- 17 November 2016
Upgrading old neighbourhoods usually attracts new capital, but that is also one of the causes that makes it too expensive for the original inhabitants to keep living there. It is a phenomenon visible in big cities all over the world, even – although to a small extent – in Eindhoven: gentrification. It is a double process: updating a city district socially, culturally and economically, attracting wealthy new inhabitants but also the attendant expulsion of the lower classes from that neighbourhood.
“In the Netherlands, we generally have a fairly good policy framework to counteract these unwanted effects, but gentrification is also happening in our cities”, says Marc Glaudemans, urban strategies lecturer at Fontys. “In Eindhoven you’ve surely seen this phenomenon around De Bergen and now in districts such as Strijp-S. Especially in cities with a very high pressure on the housing market or because of an external factor such as tourism – or a combination of both, like in Amsterdam, London, New York, Barcelona – situations arise in which people with a normal income can no longer live in the city.”
Glaudemans and his Stadslab-team have just completed a big research on this phenomenon in Lisbon and they are already about to do the same thing in Tbilisi (Georgia) and Darling (South Africa). Fontys Stadslab (City Lab) European Urban Design Laboratory was founded 10 years ago as a post-university design lab for urban matters, aimed at periodic training of architects and urbanists, as well as concrete results for the cities that are being worked with. Ever since, Stadslab organises one or two Master classes a year in European cities and sometimes outside of Europe. Since 2011 Master students from Fontys are also being involved.
In October there was once again this Master class, this time in Lisbon. Glaudemans: “Key questions for us: how does a city like Lisbon cope with the sometimes inconvenient effects of mass tourism? And with speculation in real estate investments? An interesting case for Stadslab. “A short half-year preparation resulted in a Master class, a book and a movie.
Glaudemans: “Lisbon traditionally has a poor and rather dilapidated city centre. The rise of urban tourism – partly due to budget airlines and Airbnb – and the attractiveness of the city for foreign investors has led to a strong dichotomy in the city in a very short time. Aside from de economical advantages, many inhabitants are experiencing nuisance from tourism and they’re seeing daily downtown facilities disappear in favour of tourist shops and hotels.
Tourism in Mouraria is still limited, “but these kind of multicultural neighbourhoods with many cheap homes and close to the city centre, seem to be particularly attractive for young tourists, artists, students and investors.” Glaudemans mentions the examples from the Meatpacking District in New York or the district de Pijp in Amsterdam. “Traditionally typical working class districts, but now extremely expensive and full of trendy coffee houses. This process results in heated debates about who actually owns the city and about the disappearing of the lower and mid class from the city centres.

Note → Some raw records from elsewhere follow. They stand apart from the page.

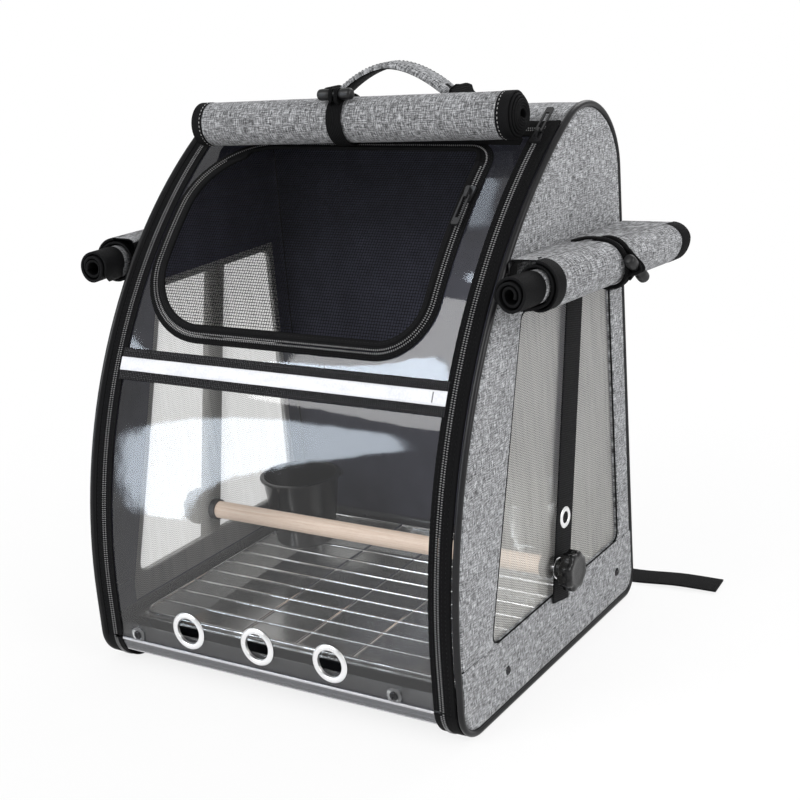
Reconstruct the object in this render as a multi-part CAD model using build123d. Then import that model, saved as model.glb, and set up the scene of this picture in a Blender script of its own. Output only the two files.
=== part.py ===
from build123d import *
from math import atan2, cos, hypot, pi, sin, tan
import os

# A soft-sided backpack carrier for a bird. X runs across the carrier (+X is the right side seen from
# the front), the front faces -Y, +Z is up. The origin is on the ground under the middle of the bag.
# All sizes are in millimetres.

# ---- Bag shell ----
WIDTH = 340.0             # over the two side panels
DEPTH = 292.0             # from the front plane to the back panel
HEIGHT = 420.0            # from the ground to the top of the crown
CROWN_RADIUS = 58.0       # top back corner, seen from the side
FRONT_STRAIGHT = 60.0     # height at which the front starts to lean back
FRONT_CORNER = 26.0       # bottom front corner radius of the side panels
BACK_CORNER = 18.0        # bottom back corner radius of the side panels
PANEL = 4.0               # boarded fabric of a side panel
BACK_PAD = 5.0            # padded back and crown panel
PIPE_RADIUS = 2.5         # piping cord round each side panel
PIPE_PROUD = 1.0          # how far the piping stands above the front and crown faces
BOARD = 3.0               # base board
FRONT_SETBACK = 36.0      # the base touches the ground from here back
BACK_SETBACK = 22.0
BOARD_BACK = 10.8         # height of the board's back edge
SKIRT_HEIGHT = 57.5       # seam between the lower skirt and the side panel
SEAM_GAP = 0.2            # between sewn pieces that lie side by side
MOVE_GAP = 0.4            # between pieces that move past each other

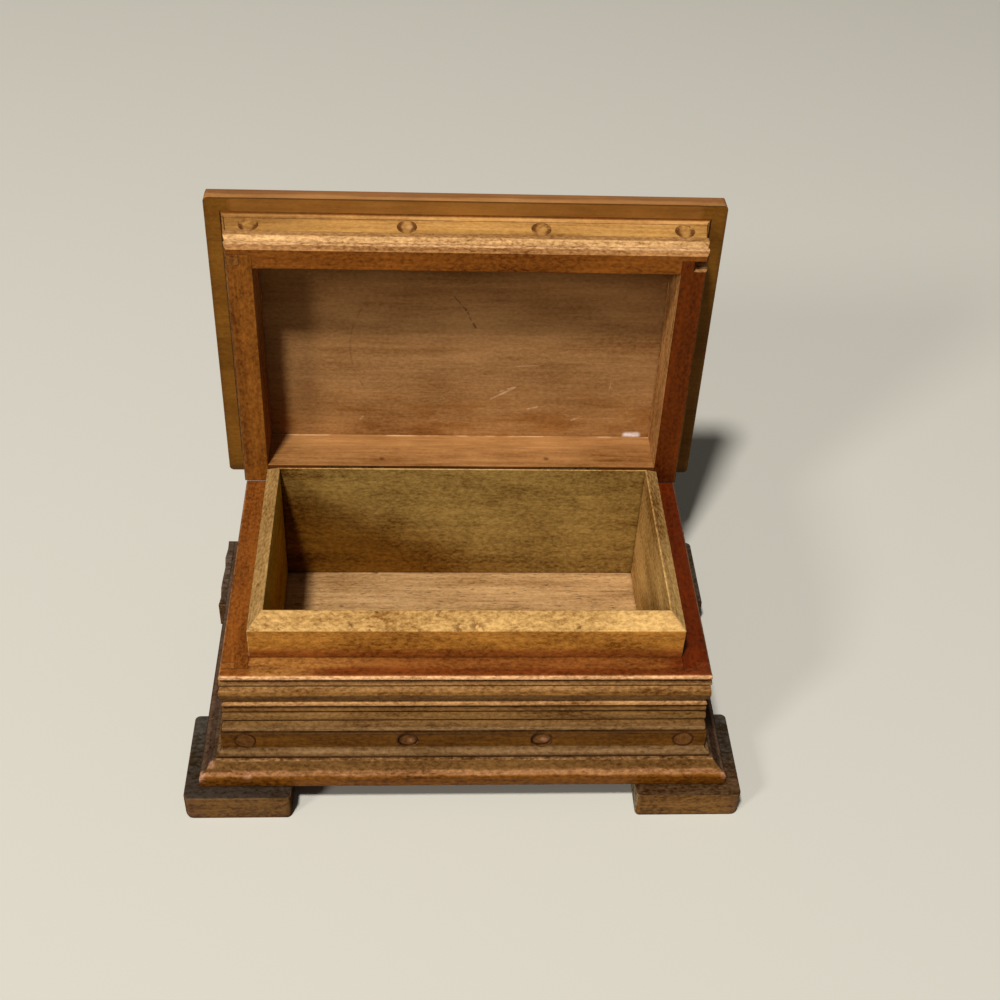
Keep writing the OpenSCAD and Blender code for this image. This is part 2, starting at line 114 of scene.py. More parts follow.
# %% The finish kit
class Finish:
    LOT_STEP = Vector((0.37, 0.71, 0.13))
    PATTERN_STEP = Vector((0, 0.11, 0.23))

    def __init__(self, piece, on_lid, lot):
        self.material = bpy.data.materials.new("finish_" + piece)
        self.material.use_nodes = True
        self.tree = self.material.node_tree
        self.shader = self.tree.nodes["Principled BSDF"]
        self.lot = self.LOT_STEP * lot
        self.here = self.node("ShaderNodeTexCoord").outputs["Object"]
        self.geometry = self.node("ShaderNodeNewGeometry")
        facing = self.node("ShaderNodeVectorTransform", self.geometry.outputs["True Normal"],
                           vector_type="NORMAL", convert_from="WORLD", convert_to="OBJECT").outputs[0]
        self.shut = self.swing(self.here, (0, hinge_y, hinge_z)) if on_lid else self.here
        self.x, self.y, self.z = self.split(self.shut)
        self.face_x, self.face_y, self.face_z = self.split(self.swing(facing) if on_lid else facing)
        self.off_middle = self.sum("ABSOLUTE", self.x)
        self.sideways = self.sum("ABSOLUTE", self.face_x)

    def feed(self, socket, value):
        if isinstance(value, bpy.types.NodeSocket):
            self.tree.links.new(value, socket)
        elif socket.type == "RGBA":
            socket.default_value = (*value, 1.0)
        else:
            socket.default_value = value

    def fill(self, made, values):
        for name, value in values.items():
            self.feed(made.inputs[name], value)
        return made

    def node(self, kind, *values, **settings):
        made = self.tree.nodes.new(kind)
        for key, value in settings.items():
            setattr(made, key, value)
        for socket, value in zip([s for s in made.inputs if s.enabled], values):
            self.feed(socket, value)
        return made

    def swing(self, vector, centre=(0, 0, 0)):
        return self.node("ShaderNodeVectorRotate", vector, centre, (1, 0, 0), OPEN_ANGLE).outputs[0]

    def split(self, vector):
        return self.node("ShaderNodeSeparateXYZ", vector).outputs[:3]

    # Numbers and vectors
    def sum(self, operation, a, b=0.0):
        return self.node("ShaderNodeMath", a, b, operation=operation).outputs[0]

    def vector(self, operation, a, b=(0, 0, 0)):
        made = self.node("ShaderNodeVectorMath", a, b, operation=operation)
        return made.outputs["Value" if operation in ("DOT_PRODUCT", "DISTANCE", "LENGTH") else "Vector"]

    def stretch(self, value, start, end, first=0.0, last=1.0):
        return self.node("ShaderNodeMapRange", value, start, end, first, last).outputs[0]

    def clamp(self, value):
        return self.node("ShaderNodeClamp", value, 0.0, 1.0).outputs[0]

    def ragged(self, value, reach, *noise):
        """The value, pushed to and fro by a noise, in all by up to the reach."""
        push = self.sum("SUBTRACT", self.noise(*noise), 0.5)
        return self.sum("ADD", value, self.part(push, reach))

    # Masks
    def part(self, mask, share):
        return self.sum("MULTIPLY", mask, share)

    def outside(self, mask):
        return self.sum("SUBTRACT", 1.0, mask)

    def both(self, *masks):
        total = masks[0]
        for mask in masks[1:]:
            total = self.sum("MULTIPLY", total, mask)
        return total

    def step(self, value, start, end, first=0.0, last=1.0):
        made = self.node("ShaderNodeMapRange", value, start, end, first, last)
        made.interpolation_type = "SMOOTHSTEP"
        return made.outputs[0]

    def band(self, value, start, end, soft):
        rise = self.step(value, start - soft, start + soft)
        fall = self.step(value, end - soft, end + soft, 1.0, 0.0)
        return self.both(rise, fall)

    def spot(self, centre, radius, soft):
        away = self.vector("DISTANCE", self.here, tuple(centre))
        return self.step(away, radius - soft, radius + soft, 1.0, 0.0)

    def stroke(self, start, end, width):
        """A mask round the straight line between two points of the open box."""
        start, end = Vector(start), Vector(end)
        run = end - start
        gone = self.vector("SUBTRACT", self.here, tuple(start))
        share = self.sum("DIVIDE", self.vector("DOT_PRODUCT", gone, tuple(run)), run.length_squared)
        nearest = self.node("ShaderNodeVectorMath", operation="SCALE")
        self.fill(nearest, {"Vector": tuple(run), "Scale": self.clamp(share)})
        away = self.vector("DISTANCE", gone, nearest.outputs[0])
        return self.step(away, width * 0.1, width * 1.1, 1.0, 0.0)

    # Colours
    def blend(self, share, a, b, kind="MIX"):
        # The mix node has sockets for numbers, vectors and colours, of which only one set is enabled
        made = self.node("ShaderNodeMix", share, a, b, data_type="RGBA", blend_type=kind)
        return next(socket for socket in made.outputs if socket.enabled)

    def plain(self, colour):
        return self.blend(1.0, colour, colour)

    def times(self, colour, tint):
        return self.blend(1.0, colour, tint, "MULTIPLY")

    def layers(self, value, first, changes, soft=0.3):
        """Colours one after the other as the value, a distance, grows past each limit in mm."""
        colour = first
        for limit, following in changes:
            share = self.step(value, (limit - soft) * MM, (limit + soft) * MM)
            colour = self.blend(share, colour, following)
        return colour

    def noise(self, per_m, detail=3.0, rough=0.5, pattern=0.0):
        """A cloudy pattern, with so many clouds to a metre, in all directions or in each."""
        scale = per_m if isinstance(per_m, tuple) else (per_m,) * 3
        moved = self.vector("ADD", self.shut, tuple(self.lot + self.PATTERN_STEP * pattern))
        made = self.node("ShaderNodeTexNoise", noise_dimensions="3D")
        self.fill(made, {"Vector": self.vector("MULTIPLY", moved, scale), "Scale": 1.0,
                         "Detail": detail, "Roughness": rough})
        return made.outputs[0]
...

“The case in Lisbon was a perfect challenge to not come up with top-down but bottom-up strategies that should guarantee the liveability and affordability of the district. Through methods of ‘design thinking’ methodology we came up with suggestions and operations that will result in a balanced urban development, without property speculation and socioeconomic segregation.
The final presentation was viewed by more than 75 inhabitants, two councillors and professors from two universities that supported the Master class. One recommendation has already led to a concrete further study: “We proposed to use the common TukTuks in Lisbon not only for tourist transport, but also to make them accessible for the local and often older inhabitants, who can get a good use out of them in the steep and narrow streets of Mouraria for their daily groceries or transport from and to the centre.”
Filmmaker Fabio Petrolinni has made a documentaire out of this common ‘city creating’. The results have also been laid down in the book ‘Stadslab Master Class Lisbon 2016’.
On December 8th Glaudemans from the lecturers who perform in a theatre programme about inequality will be in Tilburg. He will tell more about the international experiences and reflect on what is also happening in Dutch cities.